30 Prozent der Teilnehmerinnen und Teilnehmer geben an, dass sie ihre Forschung nicht komplett ohne Einflüsse durch die Parteiorgane durchführen konnten und entsprechend eine Einflussnahme auf ihre Forschungsarbeit wahrgenommen haben. Der überwiegende Großteil einschließlich Autorinnen und Autoren in den GSW berichtet jedoch von keinem Einfluss der Parteiorgane auf die Durchführung ihrer Forschungsarbeit. Diese Angaben bedürfen einer kritischen Einordnung, denn in der abschließenden Dissemination der Forschungsergebnisse wird von Einschränkungen in einem quantitativ messbaren Ausmaß berichtet, als dass 32 Prozent der Autorinnen und Autoren in geringem bis vollständigem Ausmaß die Aussage treffen, bestimmte Forschungsergebnisse aus politischen Gründen nicht veröffentlicht zu haben (Panel 3); Autorinnen und Autoren in den GSW berichten deutlich häufiger davon (47 Prozent).
Forschungspraktiken
Diese Umfrage stellt einen ersten Schritt dar, um unter schwierigen Bedingungen zu erheben, wie Wissenschaftlerinnen und Wissenschaftler unterschiedlicher Felder ihre Arbeitsbedingungen in Bezug auf Einschränkungen der Wissenschaftsfreiheit in China wahrnehmen.
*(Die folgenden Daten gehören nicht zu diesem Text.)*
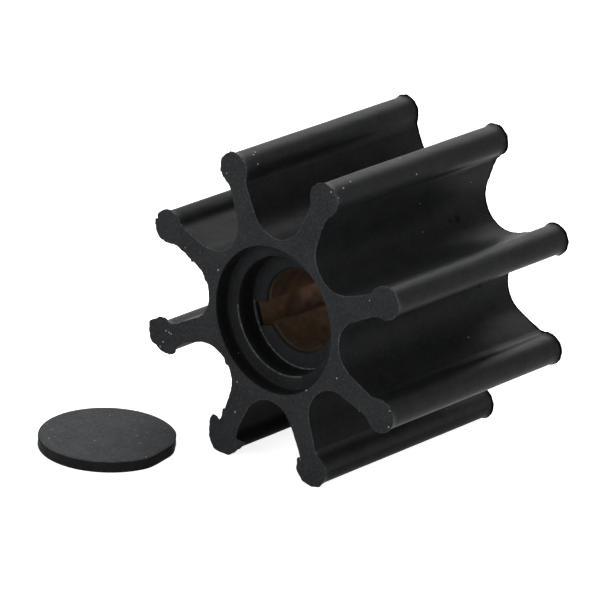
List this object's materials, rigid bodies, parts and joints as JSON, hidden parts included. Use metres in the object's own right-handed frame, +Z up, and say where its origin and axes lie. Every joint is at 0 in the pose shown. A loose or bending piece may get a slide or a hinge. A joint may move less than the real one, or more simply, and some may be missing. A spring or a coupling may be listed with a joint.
{
  "type": "rubber pump impeller",
  "caption": "Flexible rubber pump impeller with round-beaded radial blades, a keyed bronze bush and a loose rubber hub plug lying beside it.",
  "frame": {"origin": "on the shaft axis, at half the width of the rubber body", "axes": "+Y along the shaft axis from the open front face to the rear face, +Z up, +X to the right seen from the front"},
  "size_m": [0.0733, 0.077, 0.0613],
  "materials": {
    "moulded_rubber": "matte moulded rubber with ground end faces",
    "plug_rubber": "matte cut rubber sheet",
    "bronze": "turned, dull"
  },
  "bodies": {
    "root": {"impeller_body": "moulded_rubber", "drive_bush": "bronze", "hub_plug": "plug_rubber"}
  },
  "joints": []
}
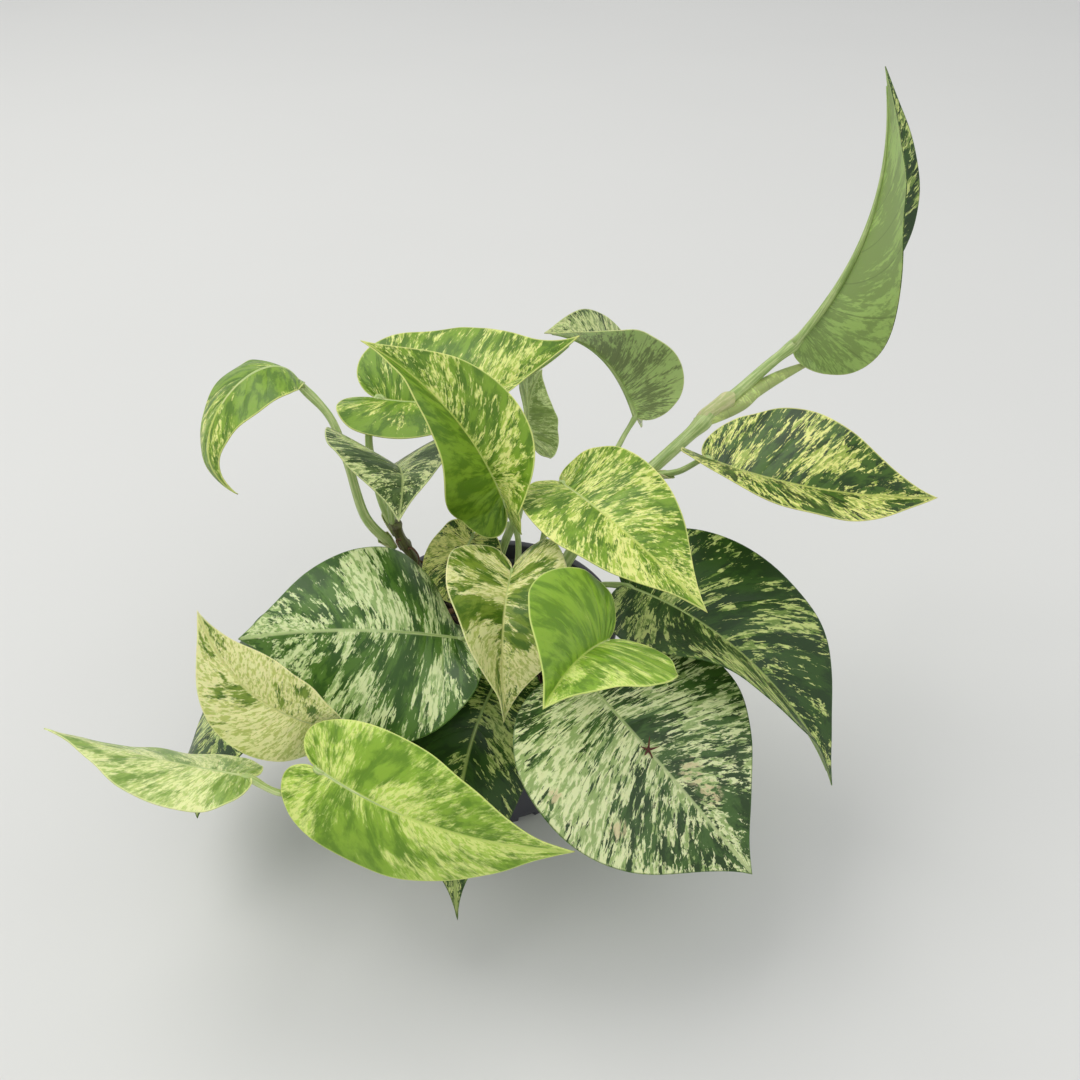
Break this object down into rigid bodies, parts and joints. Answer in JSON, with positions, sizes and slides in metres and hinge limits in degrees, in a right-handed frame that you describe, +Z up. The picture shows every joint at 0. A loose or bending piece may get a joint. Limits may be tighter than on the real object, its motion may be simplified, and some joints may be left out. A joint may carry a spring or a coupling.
{
  "type": "potted pothos plant",
  "caption": "Marble-variegated pothos with heart-shaped leaves on arching petioles, growing from a small tapered plastic nursery pot",
  "frame": {"origin": "middle of the flat underside of the pot", "axes": "+Z up along the pot's axis; +X to the side of the tall right-hand leaf; -Y towards the large leaf that hangs over the front of the rim"},
  "size_m": [0.379, 0.2746, 0.3201],
  "materials": {
    "pot_plastic": "satin",
    "soil": "matte",
    "leaf_marbled": "satin",
    "stem_green": "satin",
    "vine_old": "matte"
  },
  "bodies": {
    "root": {"pot": "pot_plastic", "soil": "soil", "vine_right": "stem_green", "vine_left": "vine_old", "vine_centre": "stem_green", "vine_front": "vine_old", "leaf_unfurling": "leaf_marbled", "aerial_root_left": "vine_old", "leaf_right_tall": "leaf_marbled", "petiole_right_tall": "stem_green", "leaf_right_low": "leaf_marbled", "petiole_right_low": "stem_green", "leaf_back_right": "leaf_marbled", "petiole_back_right": "stem_green", "leaf_back_centre": "leaf_marbled", "petiole_back_centre": "stem_green", "leaf_centre_upright": "leaf_marbled", "petiole_centre_upright": "stem_green", "leaf_front_cream": "leaf_marbled", "petiole_front_cream": "stem_green", "leaf_right_lime": "leaf_marbled", "petiole_right_lime": "stem_green", "leaf_front_curled": "leaf_marbled", "petiole_front_curled": "stem_green", "leaf_right_dark": "leaf_marbled", "petiole_right_dark": "stem_green", "leaf_front_large": "leaf_marbled", "petiole_front_large": "stem_green", "leaf_left_large": "leaf_marbled", "petiole_left_large": "stem_green", "leaf_left_cream": "leaf_marbled", "petiole_left_cream": "stem_green", "leaf_far_left": "leaf_marbled", "petiole_far_left": "stem_green", "leaf_front_lime": "leaf_marbled", "petiole_front_lime": "stem_green", "leaf_left_hanging": "leaf_marbled", "petiole_left_hanging": "stem_green", "leaf_front_hanging": "leaf_marbled", "petiole_front_hanging": "stem_green", "leaf_small_left": "leaf_marbled", "petiole_small_left": "stem_green", "leaf_arching_left": "leaf_marbled", "petiole_arching_left": "stem_green", "leaf_saddle": "leaf_marbled", "petiole_saddle": "stem_green", "leaf_young": "leaf_marbled", "petiole_young": "stem_green"}
  },
  "joints": []
}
Im Ergebnis zeigt sich, dass sich Wissenschaftlerinnen und Wissenschaftler mit Arbeitserfahrung in China – unabhängig vom Wissenschaftsfeld – der Präsenz von Parteiorganen in chinesischen Universitäten mehrheitlich bewusst sind. Sie berichten nicht nur in den GSW von der Existenz von roten Linien, die ihre Rede- und Forschungsfreiheit beschränken.
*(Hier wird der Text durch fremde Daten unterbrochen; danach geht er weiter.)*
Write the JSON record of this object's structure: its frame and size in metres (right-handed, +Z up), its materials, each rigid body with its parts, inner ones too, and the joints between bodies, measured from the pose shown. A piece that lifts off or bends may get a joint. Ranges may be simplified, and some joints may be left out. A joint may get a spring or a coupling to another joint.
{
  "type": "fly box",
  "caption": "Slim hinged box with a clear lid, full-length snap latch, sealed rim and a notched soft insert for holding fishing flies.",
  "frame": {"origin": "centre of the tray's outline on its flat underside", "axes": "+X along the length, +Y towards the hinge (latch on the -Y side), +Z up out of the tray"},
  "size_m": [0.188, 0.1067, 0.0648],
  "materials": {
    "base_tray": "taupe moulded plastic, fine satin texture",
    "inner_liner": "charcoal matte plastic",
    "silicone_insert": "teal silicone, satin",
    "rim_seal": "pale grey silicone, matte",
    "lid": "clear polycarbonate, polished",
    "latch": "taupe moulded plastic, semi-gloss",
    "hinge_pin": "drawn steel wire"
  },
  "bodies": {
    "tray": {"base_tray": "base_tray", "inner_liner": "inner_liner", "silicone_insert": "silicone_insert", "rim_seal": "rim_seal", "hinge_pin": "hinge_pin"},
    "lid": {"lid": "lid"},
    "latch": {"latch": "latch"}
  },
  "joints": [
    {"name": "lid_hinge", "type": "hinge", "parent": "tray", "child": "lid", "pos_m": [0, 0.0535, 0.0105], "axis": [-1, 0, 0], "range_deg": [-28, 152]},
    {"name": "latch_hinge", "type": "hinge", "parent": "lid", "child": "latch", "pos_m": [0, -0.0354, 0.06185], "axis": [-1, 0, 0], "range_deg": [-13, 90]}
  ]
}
Dies scheint sich insbesondere auf die Themenwahl auszuwirken. Gleichzeitig berichten dieselben Personen in geringerem Ausmaß von Auswirkungen auf die Durchführung ihrer Forschung und die Ergebnisdissemination. Dies erscheint folgerichtig, da politisch unerwünschte Forschung im Regelfall vor der Durchführung unterbunden werden kann oder wegen politisch incentivierter Selbstzensur erst gar nicht angestoßen wird. Das Ausmaß dieser Repression unterscheidet sich je nach Fach, lässt sich aber nicht sicher beziffern, da Erhebungen zum Thema Wissenschaftsfreiheit in China nicht ohne Einschränkung durchgeführt werden können.
Hintergrund der Umfrage
Die Umfrage entstand im BMBF-geförderten Projekt "Wissenschaftsfreiheit in der Volksrepublik China" in Zusammenarbeit mit Katrin Kinzelbach, Professorin für Menschenrechtspolitik an der FAU Erlangen-Nürnberg, und Stephan Stahlschmidt, Kommissarischer Abteilungsleiter am DZHW.